Like basketball the game of soccer is made up of 4 Moments;
- Opponents have the ball.
- Opponents lose the ball.
- We have the ball.
- We lose the ball.
Modern day coaches should have a working knowledge of the two transition Moments in soccer, Moments 2 and 4. They call these Moments “Fast break” in basketball or “Counter attack” in soccer.
As coaching becomes more sophisticated in the USA we are seeing more and more teams dropping deep outside their own penalty box, and defending with 10 players. Once an opponent is able to do this it is very difficult trying to break them down.
We saw this in the NCAA Division 1 Final this past week between Stanford and Clemson. Stanford scored in the first 2 minutes and set up outside their own penalty box for 88 minutes. The more players Clemson threw forward to try and equalize, the more exposed they were to the Stanford counter attack. Stanford ended up 4-0 winners and constantly threatened to score more on an excellent counter attacking strategy.
Consequently, coaches must teach Moment 2 which is an important “Transition” Moment in soccer. When an opponent has the ball in attack they will spread out, width ways and length ways. This means when they lose the ball they are vulnerable to the counter attack – before they can get back and get organized.
Consequently coaches should teach the players about Transition Moments in practice and make it part of their coaching philosophy. Visually, the players must be tuned in to these Moments and have an understanding of how to react when they happen.
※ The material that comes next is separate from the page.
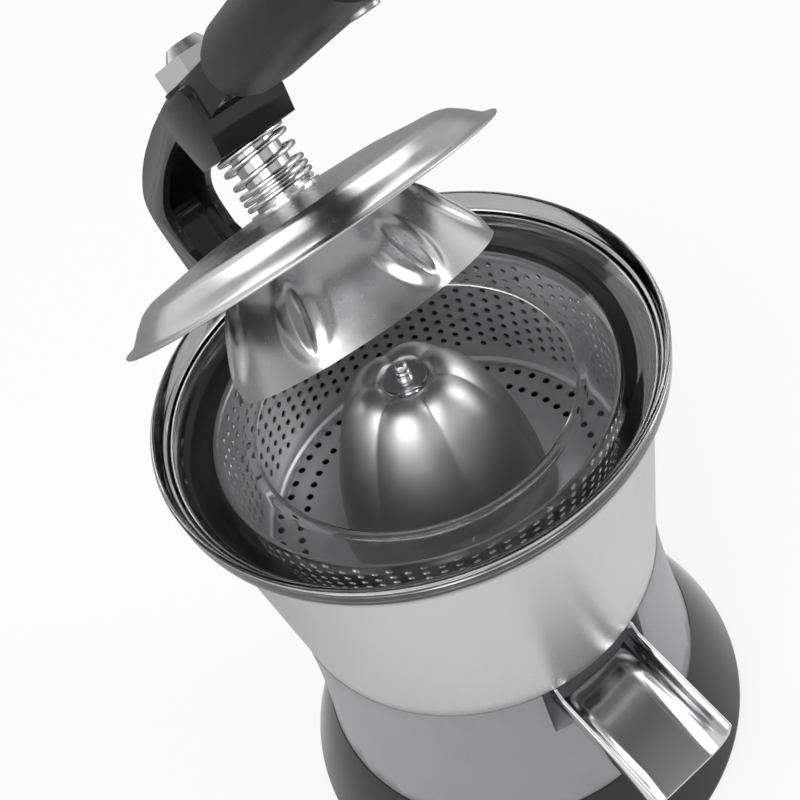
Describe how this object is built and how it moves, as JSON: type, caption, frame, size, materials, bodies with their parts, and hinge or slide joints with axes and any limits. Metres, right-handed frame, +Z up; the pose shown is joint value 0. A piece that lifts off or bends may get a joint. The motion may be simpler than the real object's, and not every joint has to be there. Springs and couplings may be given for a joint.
{
  "type": "citrus press",
  "caption": "Electric citrus press: motor stand, juice bowl with spout, strainer, clear splash ring, fluted reamer, and a sprung press head on a swan-neck lever arm.",
  "frame": {"origin": "on the bowl's axis, at the table under the rubber foot ring", "axes": "+Z up along the bowl's and spindle's axis; the spout points to -Y; the lever's hinge is at +Y with its axis along X"},
  "size_m": [0.196, 0.283, 0.4114],
  "materials": {
    "rubber_black": "matt",
    "base_black": "gloss",
    "grey_paint": "satin paint",
    "arm_black": "gloss enamel",
    "brushed_steel": "brushed",
    "polished_steel": "polished",
    "clear_plastic": "clear",
    "dark_plastic": "matt",
    "white_plastic": "matt",
    "red_plastic": "matt",
    "cast_aluminium": "as cast",
    "core_steel": "laminated",
    "copper_wire": "varnished",
    "bearing_bronze": "plain",
    "zinc_steel": "zinc"
  },
  "bodies": {
    "stand": {"foot_ring": "rubber_black", "base_plate": "dark_plastic", "base_screws": "zinc_steel", "base_shell": "base_black", "cord_inlet": "rubber_black", "motor_housing": "grey_paint", "motor_screws": "zinc_steel", "end_shield_lower": "cast_aluminium", "end_shield_upper": "cast_aluminium", "motor_stator": "core_steel", "motor_windings": "copper_wire", "run_capacitor": "white_plastic", "bearing_lower": "polished_steel", "bearing_upper": "polished_steel", "spindle_seal": "rubber_black", "start_switch": "dark_plastic", "juice_bowl": "brushed_steel", "spout": "polished_steel", "strainer_basket": "polished_steel", "splash_ring": "clear_plastic", "hinge_pin": "zinc_steel", "hinge_nut": "zinc_steel"},
    "lever": {"lever_arm": "arm_black", "lever_grip": "dark_plastic", "grip_screw": "zinc_steel", "hinge_bushes": "bearing_bronze", "lever_spring": "zinc_steel", "press_bush": "bearing_bronze", "press_spring": "polished_steel"},
    "press_head": {"press_shaft": "polished_steel", "press_nut": "polished_steel", "spring_washer": "polished_steel", "shaft_circlip": "zinc_steel", "press_cover": "brushed_steel", "bell_spacer": "zinc_steel", "press_bell": "brushed_steel"},
    "reamer_drive": {"drive_spindle": "zinc_steel", "motor_rotor": "core_steel", "cooling_fan": "dark_plastic", "reamer_hub": "white_plastic", "reamer": "brushed_steel", "reamer_cap": "clear_plastic", "reamer_pin": "polished_steel"},
    "switch_button": {"switch_plunger": "red_plastic"}
  },
  "joints": [
    {"name": "lever_hinge", "type": "hinge", "parent": "stand", "child": "lever", "pos_m": [0, 0.098, 0.1946], "axis": [1, 0, 0], "range_deg": [0, 34.9], "stiffness_Nm_per_rad": 1.6, "springref_deg": -68.75, "deforming": ["lever_spring"]},
    {"name": "press_slide", "type": "slide", "parent": "lever", "child": "press_head", "axis": [0, 0.5721, 0.8202], "range_m": [0, 0.006], "stiffness_N_per_m": 3000, "springref_m": -0.004, "deforming": ["press_spring"]},
    {"name": "reamer_spin", "type": "hinge", "parent": "stand", "child": "reamer_drive", "pos_m": [0, 0, 0.15], "axis": [0, 0, 1], "continuous": true},
    {"name": "switch_travel", "type": "slide", "parent": "stand", "child": "switch_button", "axis": [0, 0, -1], "range_m": [0, 0.0015]}
  ],
  "couplings": [
    {"joint": "switch_travel", "follows": "lever_hinge", "m_per_rad": 0.0022}
  ]
}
Attacking transition Moments in soccer, typically, are;
- One of your players intercepts an opponent’s pass.
- One of your players wins a tackle.
- Your goalkeeper cuts out a cross or makes a save.
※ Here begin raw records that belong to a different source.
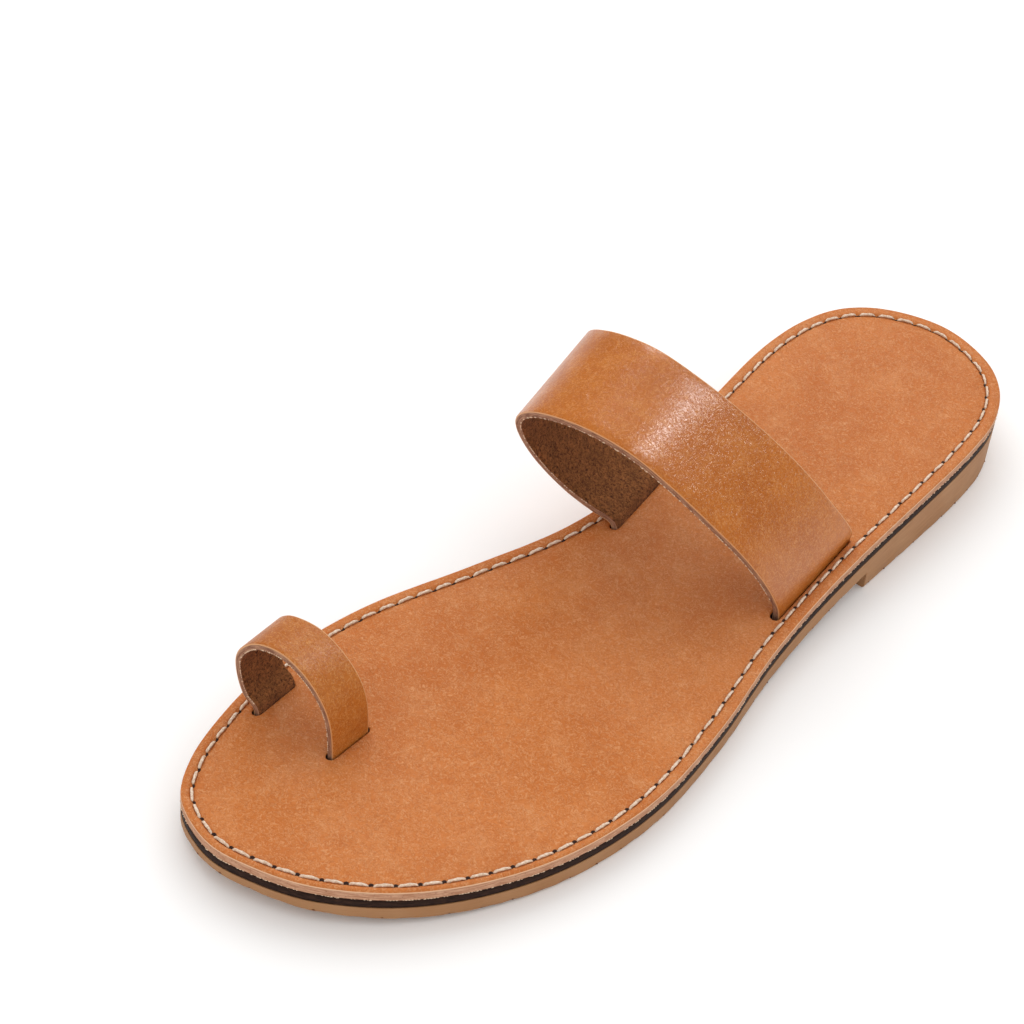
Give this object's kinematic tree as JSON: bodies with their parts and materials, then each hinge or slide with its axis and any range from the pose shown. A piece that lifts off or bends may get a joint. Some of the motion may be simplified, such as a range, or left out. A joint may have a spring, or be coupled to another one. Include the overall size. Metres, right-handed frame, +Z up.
{
  "type": "toe loop sandal",
  "caption": "Flat leather sandal for the left foot, with a layered sole, a low heel, a broad strap over the instep and a narrow loop for the big toe.",
  "frame": {"origin": "middle of the sole seen from above, at the floor", "axes": "+Z up, +Y from toe to heel, -X towards the big toe side, +X towards the little toe side"},
  "size_m": [0.0902, 0.2666, 0.0634],
  "materials": {
    "footbed_leather": "smooth tan vegetable tanned leather with a sewn rim",
    "strap_leather": "smooth tan leather, dark suede on the inside",
    "midsole_board": "dark brown fibre board with a buffed edge",
    "sole_rubber": "honey coloured rubber with a buffed edge"
  },
  "bodies": {
    "root": {"insole": "footbed_leather", "midsole": "midsole_board", "outsole": "sole_rubber", "instep_strap": "strap_leather", "toe_loop": "strap_leather"}
  },
  "joints": []
}
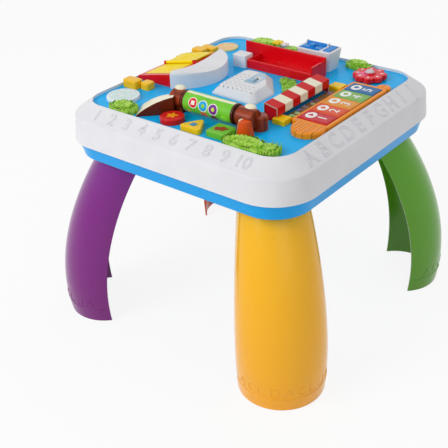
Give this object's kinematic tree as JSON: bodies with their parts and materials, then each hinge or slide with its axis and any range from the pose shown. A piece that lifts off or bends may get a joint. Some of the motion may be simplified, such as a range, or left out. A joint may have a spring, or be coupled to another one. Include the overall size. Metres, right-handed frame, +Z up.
{
  "type": "musical activity table",
  "caption": "Square toddler activity table on splayed channel legs, with a roller, piano keys, shape buttons, flip page, chute, spinner and lidded box on a rimmed deck.",
  "frame": {"origin": "on the floor, below the middle of the table", "axes": "+Z up; -Y is the side with the numerals, the roller and the shape buttons; +X is the side with the piano keys"},
  "size_m": [0.4878, 0.4878, 0.392],
  "materials": {
    "white_shell": "satin",
    "deck_blue": "satin",
    "shell_blue": "satin",
    "purple": "glossy",
    "yellow": "glossy",
    "green": "glossy",
    "orange_red": "glossy",
    "steel": "brushed",
    "red": "glossy",
    "button_yellow": "glossy",
    "button_green": "glossy",
    "silicone": "matte",
    "roller_print": "glossy",
    "brown": "glossy",
    "cream": "satin",
    "orange": "glossy",
    "leaf_green": "satin",
    "grey_nylon": "matte",
    "key_crimson": "glossy",
    "key_orange": "glossy",
    "key_gold": "glossy",
    "key_green": "glossy",
    "key_blue": "glossy",
    "stripes": "satin",
    "print_paper": "satin",
    "gold": "glossy",
    "lid_blue": "glossy",
    "black_parts": "matte",
    "board_green": "satin",
    "cell": "satin"
  },
  "bodies": {
    "table": {"rim_frame": "white_shell", "book_wall": "white_shell", "chute_block": "white_shell", "tower_box": "white_shell", "speaker_cover": "white_shell", "disc_left": "white_shell", "deck_panel": "deck_blue", "lower_shell": "shell_blue", "leg_front_left": "purple", "leg_front_right": "yellow", "leg_back_right": "green", "leg_back_left": "orange_red", "leg_screws": "steel", "shell_screws": "steel", "page_pin": "steel", "key_axle": "steel", "battery_clips": "steel", "book_rest": "red", "chute_body": "red", "page_left": "button_yellow", "stall_posts": "button_yellow", "button_pads": "silicone", "key_board": "silicone", "log_left": "brown", "log_right": "brown", "ramp": "brown", "oval_caps": "cream", "disc_back": "cream", "log_paw": "orange", "page_right": "orange", "piano_frame": "orange", "fan_ends": "orange", "grass_left": "leaf_green", "grass_front": "leaf_green", "far_bushes": "leaf_green", "leaf_patch": "leaf_green", "roller_axle": "grey_nylon", "spinner_stem": "grey_nylon", "battery_case": "grey_nylon", "awning": "stripes", "picture_strip": "print_paper", "gold_blocks": "gold", "loudspeaker": "black_parts", "circuit_board": "board_green", "batteries": "cell"},
    "roller": {"roller_sleeve": "roller_print"},
    "key_one": {"key_1": "key_crimson"},
    "key_two": {"key_2": "key_orange"},
    "key_three": {"key_3": "key_gold"},
    "key_four": {"key_4": "key_green"},
    "key_five": {"key_5": "key_blue"},
    "circle_button": {"button_circle": "red"},
    "triangle_button": {"button_triangle": "button_yellow"},
    "square_button": {"button_square": "button_green"},
    "page": {"page_leaf": "button_yellow"},
    "lid": {"tower_lid": "lid_blue"},
    "flower": {"spinner_flower": "red"},
    "switch_knob": {"mode_switch": "lid_blue"},
    "door": {"battery_door": "shell_blue", "door_screw": "steel"}
  },
  "joints": [
    {"name": "roller_spin", "type": "hinge", "parent": "table", "child": "roller", "pos_m": [0.02, -0.118, 0.373], "axis": [1, 0, 0], "continuous": true},
    {"name": "key_one_press", "type": "hinge", "parent": "table", "child": "key_one", "pos_m": [0.1266, -0.047, 0.3605], "axis": [0, 1, 0], "range_deg": [0, 3], "stiffness_Nm_per_rad": 0.05, "springref_deg": -5.73},
    {"name": "key_two_press", "type": "hinge", "parent": "table", "child": "key_two", "pos_m": [0.1266, -0.017, 0.3605], "axis": [0, 1, 0], "range_deg": [0, 3], "stiffness_Nm_per_rad": 0.05, "springref_deg": -5.73},
    {"name": "key_three_press", "type": "hinge", "parent": "table", "child": "key_three", "pos_m": [0.1266, 0.013, 0.3605], "axis": [0, 1, 0], "range_deg": [0, 3], "stiffness_Nm_per_rad": 0.05, "springref_deg": -5.73},
    {"name": "key_four_press", "type": "hinge", "parent": "table", "child": "key_four", "pos_m": [0.1266, 0.043, 0.3605], "axis": [0, 1, 0], "range_deg": [0, 3], "stiffness_Nm_per_rad": 0.05, "springref_deg": -5.73},
    {"name": "key_five_press", "type": "hinge", "parent": "table", "child": "key_five", "pos_m": [0.1266, 0.073, 0.3605], "axis": [0, 1, 0], "range_deg": [0, 3], "stiffness_Nm_per_rad": 0.05, "springref_deg": -5.73},
    {"name": "circle_press", "type": "slide", "parent": "table", "child": "circle_button", "axis": [0, 0, -1], "range_m": [0, 0.003], "stiffness_N_per_m": 200, "springref_m": -0.003},
    {"name": "triangle_press", "type": "slide", "parent": "table", "child": "triangle_button", "axis": [0, 0, -1], "range_m": [0, 0.003], "stiffness_N_per_m": 200, "springref_m": -0.003},
    {"name": "square_press", "type": "slide", "parent": "table", "child": "square_button", "axis": [0, 0, -1], "range_m": [0, 0.003], "stiffness_N_per_m": 200, "springref_m": -0.003},
    {"name": "page_flip", "type": "hinge", "parent": "table", "child": "page", "pos_m": [-0.1416, -0.002, 0.37128], "axis": [0.9781, 0, 0.2079], "range_deg": [0, 178]},
    {"name": "lid_hinge", "type": "hinge", "parent": "table", "child": "lid", "pos_m": [0.021, 0.1472, 0.388], "axis": [-1, 0, 0], "range_deg": [0, 100]},
    {"name": "flower_spin", "type": "hinge", "parent": "table", "child": "flower", "pos_m": [0.124, 0.133, 0.36], "axis": [0, 0, 1], "continuous": true},
    {"name": "mode_slide", "type": "slide", "parent": "table", "child": "switch_knob", "axis": [0, 1, 0], "range_m": [0, 0.012]},
    {"name": "door_off", "type": "slide", "parent": "table", "child": "door", "axis": [0, 0, -1], "range_m": [0, 0.03]}
  ]
}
- Ball goes out for a throw in to you.
- You are awarded a free kick.
Not enough of our coaches emphasize recognizing these transitional Moments. I highly recommend making them a feature in your practices as spring approaches.
In this game the players play 2v2 to goals. The attacking pair has two teammates standing to the side of the goals they are attacking. To score a goal they must, first, pass the ball to their team mate who rebounds the ball for them to score.
The objective of the exercise is to get the players to look forward, immediately upon winning the ball – most important in counter attacking.